▶ [Task goal] Report the number of lines in these entries that contain "object". Write only the number.

▶ [Data records]
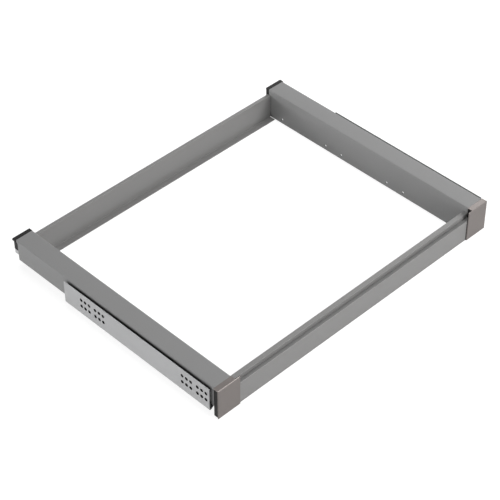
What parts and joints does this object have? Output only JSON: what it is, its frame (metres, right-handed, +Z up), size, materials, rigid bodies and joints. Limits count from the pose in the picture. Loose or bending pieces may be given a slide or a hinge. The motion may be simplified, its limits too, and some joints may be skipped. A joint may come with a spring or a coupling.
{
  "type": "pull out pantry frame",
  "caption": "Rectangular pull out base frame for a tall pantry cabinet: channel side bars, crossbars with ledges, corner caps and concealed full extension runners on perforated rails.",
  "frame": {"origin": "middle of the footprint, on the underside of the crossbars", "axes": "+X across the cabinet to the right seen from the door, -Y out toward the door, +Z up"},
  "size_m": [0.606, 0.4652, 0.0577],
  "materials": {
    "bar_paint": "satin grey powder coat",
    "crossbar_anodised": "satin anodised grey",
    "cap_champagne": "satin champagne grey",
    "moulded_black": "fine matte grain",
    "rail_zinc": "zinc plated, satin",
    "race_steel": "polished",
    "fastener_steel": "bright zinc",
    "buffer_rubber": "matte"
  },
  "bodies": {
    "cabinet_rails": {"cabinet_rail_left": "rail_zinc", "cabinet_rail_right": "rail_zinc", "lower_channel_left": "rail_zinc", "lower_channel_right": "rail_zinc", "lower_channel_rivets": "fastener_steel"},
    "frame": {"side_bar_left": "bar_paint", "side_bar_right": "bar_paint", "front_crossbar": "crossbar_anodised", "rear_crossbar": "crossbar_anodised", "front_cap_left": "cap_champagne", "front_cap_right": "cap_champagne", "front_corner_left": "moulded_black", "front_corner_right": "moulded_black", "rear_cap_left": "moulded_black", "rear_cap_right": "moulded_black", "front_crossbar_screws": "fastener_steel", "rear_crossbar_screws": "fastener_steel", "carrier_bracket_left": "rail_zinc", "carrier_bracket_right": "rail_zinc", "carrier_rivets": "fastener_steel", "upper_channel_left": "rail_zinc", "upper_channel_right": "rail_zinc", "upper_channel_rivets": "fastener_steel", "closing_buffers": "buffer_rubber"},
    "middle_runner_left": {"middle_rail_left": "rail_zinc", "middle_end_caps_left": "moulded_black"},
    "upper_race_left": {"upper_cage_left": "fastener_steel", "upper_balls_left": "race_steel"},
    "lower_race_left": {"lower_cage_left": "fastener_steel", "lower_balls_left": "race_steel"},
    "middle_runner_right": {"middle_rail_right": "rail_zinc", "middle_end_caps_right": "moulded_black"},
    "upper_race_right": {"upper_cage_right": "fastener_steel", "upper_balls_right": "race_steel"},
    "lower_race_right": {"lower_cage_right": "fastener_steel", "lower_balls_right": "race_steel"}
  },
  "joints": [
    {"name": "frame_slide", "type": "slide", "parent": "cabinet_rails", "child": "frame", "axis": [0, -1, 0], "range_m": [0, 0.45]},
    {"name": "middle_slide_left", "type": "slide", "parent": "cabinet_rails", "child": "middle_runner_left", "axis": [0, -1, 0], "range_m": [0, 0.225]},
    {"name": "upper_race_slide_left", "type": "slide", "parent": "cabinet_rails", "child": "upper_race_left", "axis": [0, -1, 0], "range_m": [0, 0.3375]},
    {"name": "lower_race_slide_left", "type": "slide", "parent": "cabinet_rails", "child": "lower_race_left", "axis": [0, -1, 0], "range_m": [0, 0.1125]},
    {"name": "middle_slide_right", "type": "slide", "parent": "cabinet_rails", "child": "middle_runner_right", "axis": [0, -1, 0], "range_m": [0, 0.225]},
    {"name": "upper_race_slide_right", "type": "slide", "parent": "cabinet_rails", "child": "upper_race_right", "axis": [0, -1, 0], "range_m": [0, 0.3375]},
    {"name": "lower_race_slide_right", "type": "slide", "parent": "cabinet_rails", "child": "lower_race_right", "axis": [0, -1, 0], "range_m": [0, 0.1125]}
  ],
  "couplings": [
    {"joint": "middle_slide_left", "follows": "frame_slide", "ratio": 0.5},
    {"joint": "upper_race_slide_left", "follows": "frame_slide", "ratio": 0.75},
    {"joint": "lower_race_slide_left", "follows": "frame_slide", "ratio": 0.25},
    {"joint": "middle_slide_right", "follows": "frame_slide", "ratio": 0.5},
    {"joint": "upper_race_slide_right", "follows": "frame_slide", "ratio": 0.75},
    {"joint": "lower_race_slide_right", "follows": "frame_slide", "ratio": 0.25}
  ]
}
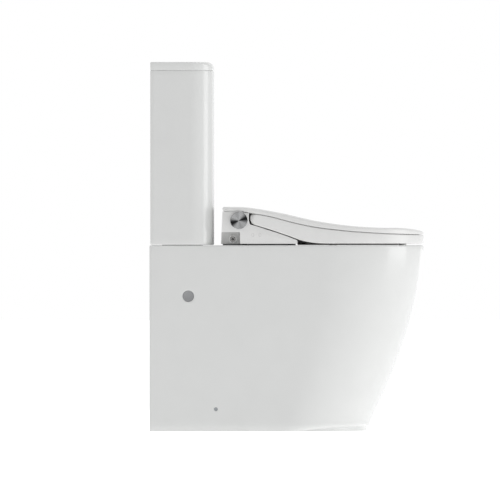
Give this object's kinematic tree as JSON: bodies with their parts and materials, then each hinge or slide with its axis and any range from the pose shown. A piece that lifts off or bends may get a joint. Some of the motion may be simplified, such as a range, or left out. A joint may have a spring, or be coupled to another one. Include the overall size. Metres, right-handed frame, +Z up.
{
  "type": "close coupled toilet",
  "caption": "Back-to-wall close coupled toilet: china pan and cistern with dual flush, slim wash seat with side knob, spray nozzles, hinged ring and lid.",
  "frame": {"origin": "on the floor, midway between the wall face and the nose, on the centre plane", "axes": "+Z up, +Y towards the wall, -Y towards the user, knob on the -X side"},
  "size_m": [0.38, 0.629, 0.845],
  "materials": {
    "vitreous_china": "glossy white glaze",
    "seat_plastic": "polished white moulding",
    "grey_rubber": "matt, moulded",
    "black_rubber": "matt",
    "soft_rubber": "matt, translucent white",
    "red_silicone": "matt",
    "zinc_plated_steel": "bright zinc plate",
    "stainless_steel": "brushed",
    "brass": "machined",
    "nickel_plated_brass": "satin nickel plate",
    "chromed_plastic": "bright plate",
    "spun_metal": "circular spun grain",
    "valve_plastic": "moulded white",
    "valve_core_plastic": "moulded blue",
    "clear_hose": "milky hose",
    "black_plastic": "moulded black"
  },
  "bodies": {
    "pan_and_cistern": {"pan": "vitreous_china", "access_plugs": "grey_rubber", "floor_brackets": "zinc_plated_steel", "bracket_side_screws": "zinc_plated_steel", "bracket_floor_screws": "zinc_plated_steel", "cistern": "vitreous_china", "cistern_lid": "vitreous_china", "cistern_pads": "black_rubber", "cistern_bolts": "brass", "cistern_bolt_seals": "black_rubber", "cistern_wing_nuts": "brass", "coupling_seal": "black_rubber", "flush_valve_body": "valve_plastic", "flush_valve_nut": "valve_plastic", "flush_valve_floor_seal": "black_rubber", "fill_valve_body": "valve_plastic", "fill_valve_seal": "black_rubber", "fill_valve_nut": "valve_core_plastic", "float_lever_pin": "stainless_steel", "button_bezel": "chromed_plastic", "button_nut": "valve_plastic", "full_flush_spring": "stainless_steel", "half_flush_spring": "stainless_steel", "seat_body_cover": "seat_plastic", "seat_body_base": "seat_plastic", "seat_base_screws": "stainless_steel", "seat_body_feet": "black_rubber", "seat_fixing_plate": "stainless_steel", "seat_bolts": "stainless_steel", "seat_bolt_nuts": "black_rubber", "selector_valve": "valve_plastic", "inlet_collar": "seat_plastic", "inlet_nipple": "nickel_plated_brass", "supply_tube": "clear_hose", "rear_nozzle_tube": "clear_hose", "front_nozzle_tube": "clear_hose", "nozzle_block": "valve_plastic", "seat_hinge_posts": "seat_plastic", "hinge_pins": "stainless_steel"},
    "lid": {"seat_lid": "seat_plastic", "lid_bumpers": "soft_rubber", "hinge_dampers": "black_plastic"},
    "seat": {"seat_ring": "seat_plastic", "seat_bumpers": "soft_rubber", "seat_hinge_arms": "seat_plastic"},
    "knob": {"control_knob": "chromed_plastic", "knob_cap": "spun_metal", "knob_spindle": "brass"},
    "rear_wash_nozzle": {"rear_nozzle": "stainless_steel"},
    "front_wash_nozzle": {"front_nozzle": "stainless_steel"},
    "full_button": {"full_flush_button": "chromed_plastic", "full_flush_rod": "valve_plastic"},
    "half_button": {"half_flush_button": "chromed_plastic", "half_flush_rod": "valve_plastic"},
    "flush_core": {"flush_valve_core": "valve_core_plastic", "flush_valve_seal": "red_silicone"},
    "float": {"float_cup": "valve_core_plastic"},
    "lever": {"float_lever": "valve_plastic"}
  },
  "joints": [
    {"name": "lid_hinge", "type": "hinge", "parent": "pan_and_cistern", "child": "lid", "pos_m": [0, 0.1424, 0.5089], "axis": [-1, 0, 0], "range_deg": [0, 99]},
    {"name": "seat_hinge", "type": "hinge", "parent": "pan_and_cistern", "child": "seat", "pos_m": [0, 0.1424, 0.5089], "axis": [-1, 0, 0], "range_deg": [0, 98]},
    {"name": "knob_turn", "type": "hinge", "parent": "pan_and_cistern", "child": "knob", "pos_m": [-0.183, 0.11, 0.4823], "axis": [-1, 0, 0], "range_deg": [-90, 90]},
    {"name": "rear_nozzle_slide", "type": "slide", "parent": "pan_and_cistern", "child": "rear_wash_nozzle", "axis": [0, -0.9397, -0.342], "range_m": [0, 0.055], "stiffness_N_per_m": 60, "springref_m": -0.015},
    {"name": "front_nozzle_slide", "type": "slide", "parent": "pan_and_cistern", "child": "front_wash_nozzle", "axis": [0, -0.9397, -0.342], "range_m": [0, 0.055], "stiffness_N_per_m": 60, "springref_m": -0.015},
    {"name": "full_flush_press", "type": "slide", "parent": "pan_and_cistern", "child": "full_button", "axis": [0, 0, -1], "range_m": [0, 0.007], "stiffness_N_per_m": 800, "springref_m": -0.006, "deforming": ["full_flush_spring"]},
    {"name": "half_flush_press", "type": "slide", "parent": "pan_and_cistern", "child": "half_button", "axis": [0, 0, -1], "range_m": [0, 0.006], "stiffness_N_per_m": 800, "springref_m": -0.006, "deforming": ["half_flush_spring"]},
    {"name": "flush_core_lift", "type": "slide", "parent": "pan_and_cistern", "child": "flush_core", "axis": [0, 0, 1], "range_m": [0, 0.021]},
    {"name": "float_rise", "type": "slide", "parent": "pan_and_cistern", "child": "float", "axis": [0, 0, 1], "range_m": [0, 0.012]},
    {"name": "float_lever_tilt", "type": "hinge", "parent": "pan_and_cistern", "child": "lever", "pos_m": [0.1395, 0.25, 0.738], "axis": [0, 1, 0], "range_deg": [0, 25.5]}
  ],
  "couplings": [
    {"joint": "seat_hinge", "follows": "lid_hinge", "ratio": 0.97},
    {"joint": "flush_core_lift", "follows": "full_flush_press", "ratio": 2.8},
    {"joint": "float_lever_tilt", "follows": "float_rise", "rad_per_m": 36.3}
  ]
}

▶ [Result of the exercise] 2